[Start of DATASET EXCERPTS]
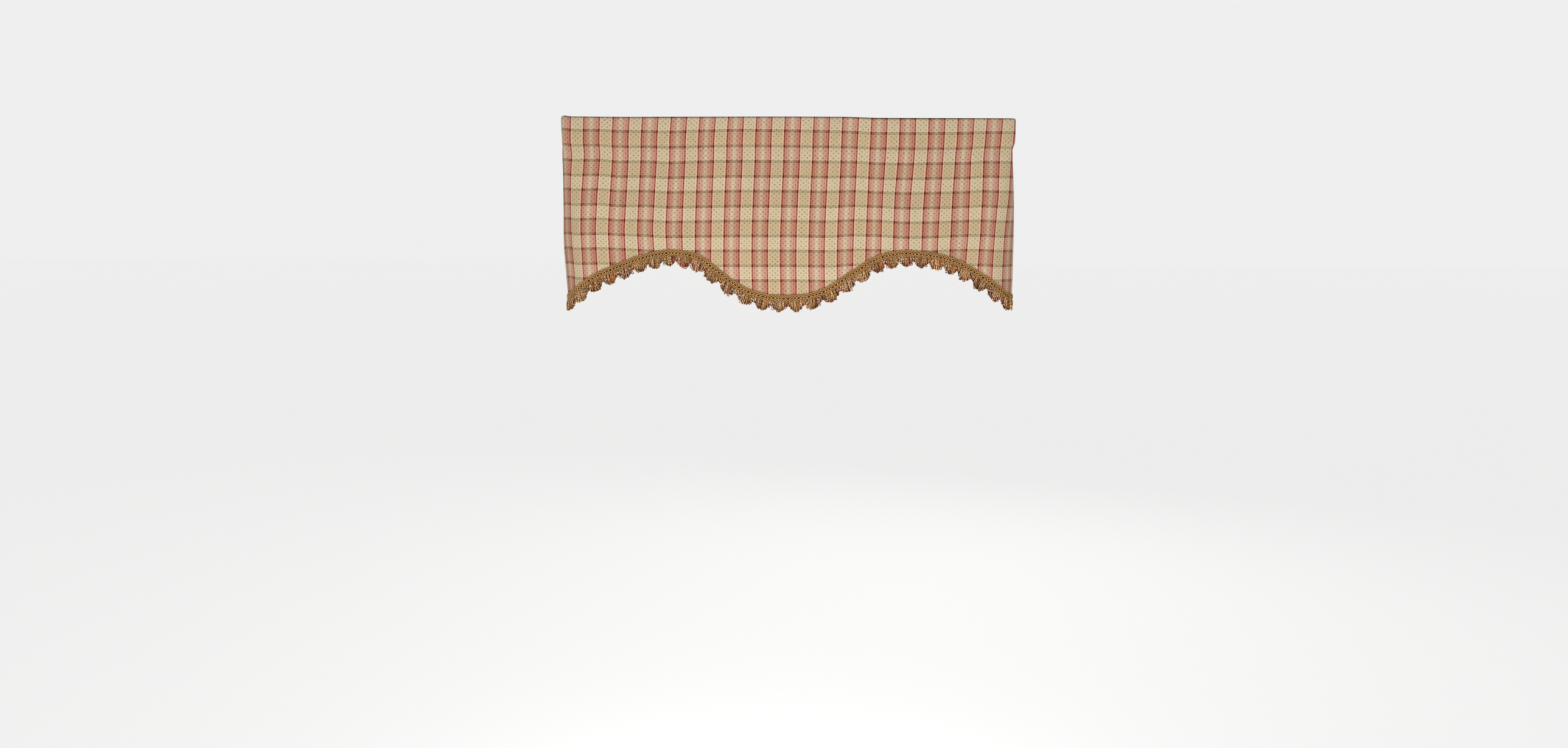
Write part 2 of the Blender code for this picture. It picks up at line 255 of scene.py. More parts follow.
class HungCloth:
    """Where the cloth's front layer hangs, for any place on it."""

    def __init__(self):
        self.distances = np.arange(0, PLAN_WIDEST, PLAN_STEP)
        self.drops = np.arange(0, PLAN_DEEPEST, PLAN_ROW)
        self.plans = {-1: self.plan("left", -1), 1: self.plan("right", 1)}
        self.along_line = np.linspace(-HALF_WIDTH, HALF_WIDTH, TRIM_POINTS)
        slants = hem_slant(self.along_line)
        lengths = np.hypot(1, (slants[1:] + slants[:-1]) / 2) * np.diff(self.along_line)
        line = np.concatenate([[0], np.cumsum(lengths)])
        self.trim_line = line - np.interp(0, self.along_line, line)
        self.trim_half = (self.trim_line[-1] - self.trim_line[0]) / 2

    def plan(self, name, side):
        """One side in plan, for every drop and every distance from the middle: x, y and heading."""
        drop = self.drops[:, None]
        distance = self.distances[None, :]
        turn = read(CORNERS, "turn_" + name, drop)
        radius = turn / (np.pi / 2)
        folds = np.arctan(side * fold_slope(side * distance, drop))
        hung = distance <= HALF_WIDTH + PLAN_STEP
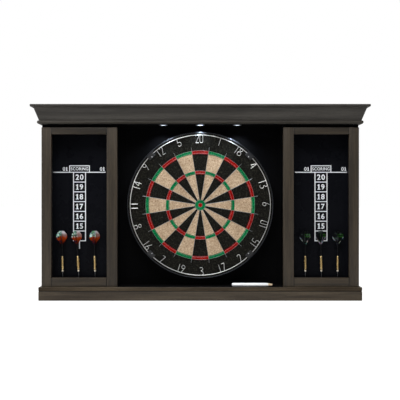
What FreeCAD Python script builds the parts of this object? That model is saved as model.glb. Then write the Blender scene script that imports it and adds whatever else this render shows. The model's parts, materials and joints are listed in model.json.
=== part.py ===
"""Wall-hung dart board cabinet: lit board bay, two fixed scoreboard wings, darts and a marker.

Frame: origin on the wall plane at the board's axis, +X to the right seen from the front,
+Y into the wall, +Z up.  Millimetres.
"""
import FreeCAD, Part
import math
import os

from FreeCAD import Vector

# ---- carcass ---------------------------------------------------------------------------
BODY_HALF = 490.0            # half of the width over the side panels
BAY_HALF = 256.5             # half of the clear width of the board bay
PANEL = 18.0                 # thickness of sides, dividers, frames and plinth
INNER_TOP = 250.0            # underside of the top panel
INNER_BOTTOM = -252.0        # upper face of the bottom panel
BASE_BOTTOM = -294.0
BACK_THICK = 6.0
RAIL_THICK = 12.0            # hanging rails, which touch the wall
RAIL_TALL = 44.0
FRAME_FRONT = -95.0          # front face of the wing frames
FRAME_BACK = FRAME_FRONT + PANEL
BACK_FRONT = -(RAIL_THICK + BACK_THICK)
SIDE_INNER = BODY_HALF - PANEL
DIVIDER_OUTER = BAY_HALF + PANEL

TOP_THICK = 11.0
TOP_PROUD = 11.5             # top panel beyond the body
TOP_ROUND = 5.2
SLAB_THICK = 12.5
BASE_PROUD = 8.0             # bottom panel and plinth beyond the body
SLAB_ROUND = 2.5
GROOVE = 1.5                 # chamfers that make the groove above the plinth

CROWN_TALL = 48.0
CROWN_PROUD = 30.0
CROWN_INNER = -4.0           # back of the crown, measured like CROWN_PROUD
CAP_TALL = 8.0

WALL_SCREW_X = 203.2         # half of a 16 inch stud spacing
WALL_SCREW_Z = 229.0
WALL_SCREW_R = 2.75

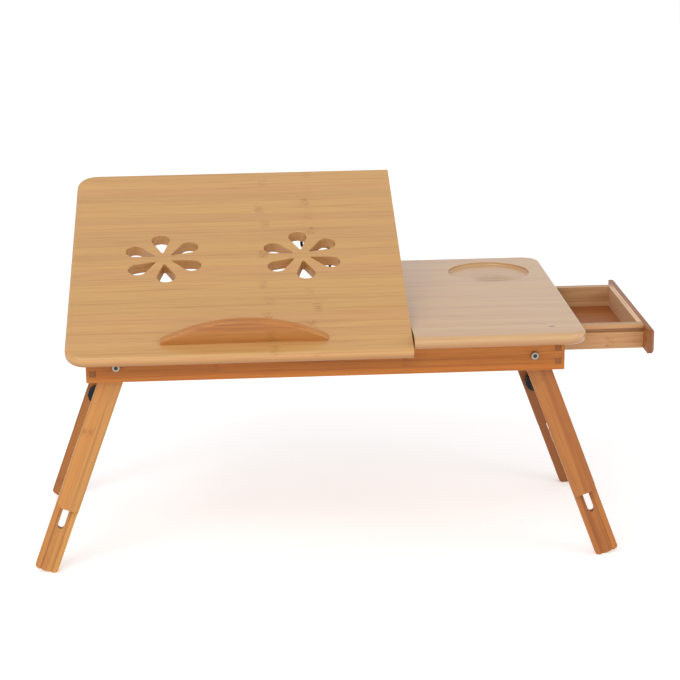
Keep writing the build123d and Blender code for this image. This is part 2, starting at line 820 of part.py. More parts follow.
[End of DATASET EXCERPTS]
**AIM OF THE TASK**
Up to and including the line with "from FreeCAD import Vector", repeat the data exactly, starting from its first line; nothing else belongs in the response.

**TASK RESPONSE**
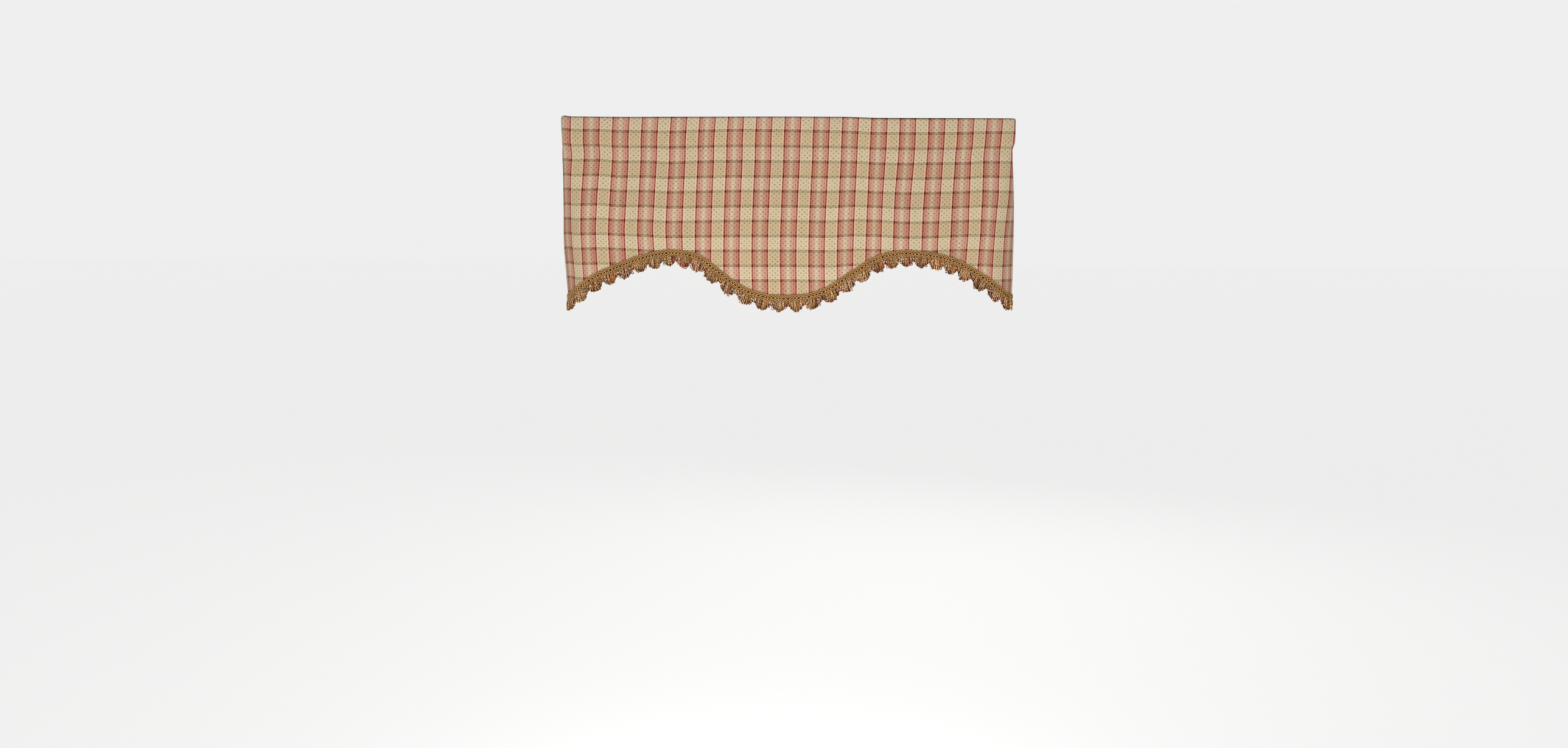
Write part 2 of the Blender code for this picture. It picks up at line 255 of scene.py. More parts follow.
class HungCloth:
    """Where the cloth's front layer hangs, for any place on it."""

    def __init__(self):
        self.distances = np.arange(0, PLAN_WIDEST, PLAN_STEP)
        self.drops = np.arange(0, PLAN_DEEPEST, PLAN_ROW)
        self.plans = {-1: self.plan("left", -1), 1: self.plan("right", 1)}
        self.along_line = np.linspace(-HALF_WIDTH, HALF_WIDTH, TRIM_POINTS)
        slants = hem_slant(self.along_line)
        lengths = np.hypot(1, (slants[1:] + slants[:-1]) / 2) * np.diff(self.along_line)
        line = np.concatenate([[0], np.cumsum(lengths)])
        self.trim_line = line - np.interp(0, self.along_line, line)
        self.trim_half = (self.trim_line[-1] - self.trim_line[0]) / 2

    def plan(self, name, side):
        """One side in plan, for every drop and every distance from the middle: x, y and heading."""
        drop = self.drops[:, None]
        distance = self.distances[None, :]
        turn = read(CORNERS, "turn_" + name, drop)
        radius = turn / (np.pi / 2)
        folds = np.arctan(side * fold_slope(side * distance, drop))
        hung = distance <= HALF_WIDTH + PLAN_STEP
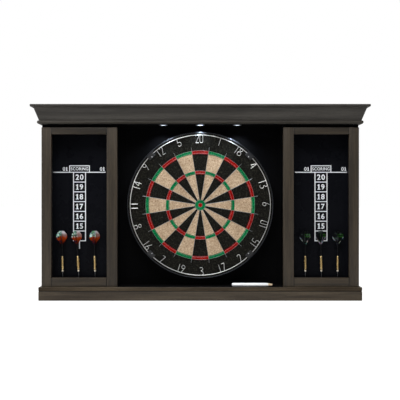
What FreeCAD Python script builds the parts of this object? That model is saved as model.glb. Then write the Blender scene script that imports it and adds whatever else this render shows. The model's parts, materials and joints are listed in model.json.
=== part.py ===
"""Wall-hung dart board cabinet: lit board bay, two fixed scoreboard wings, darts and a marker.

Frame: origin on the wall plane at the board's axis, +X to the right seen from the front,
+Y into the wall, +Z up.  Millimetres.
"""
import FreeCAD, Part
import math
import os

from FreeCAD import Vector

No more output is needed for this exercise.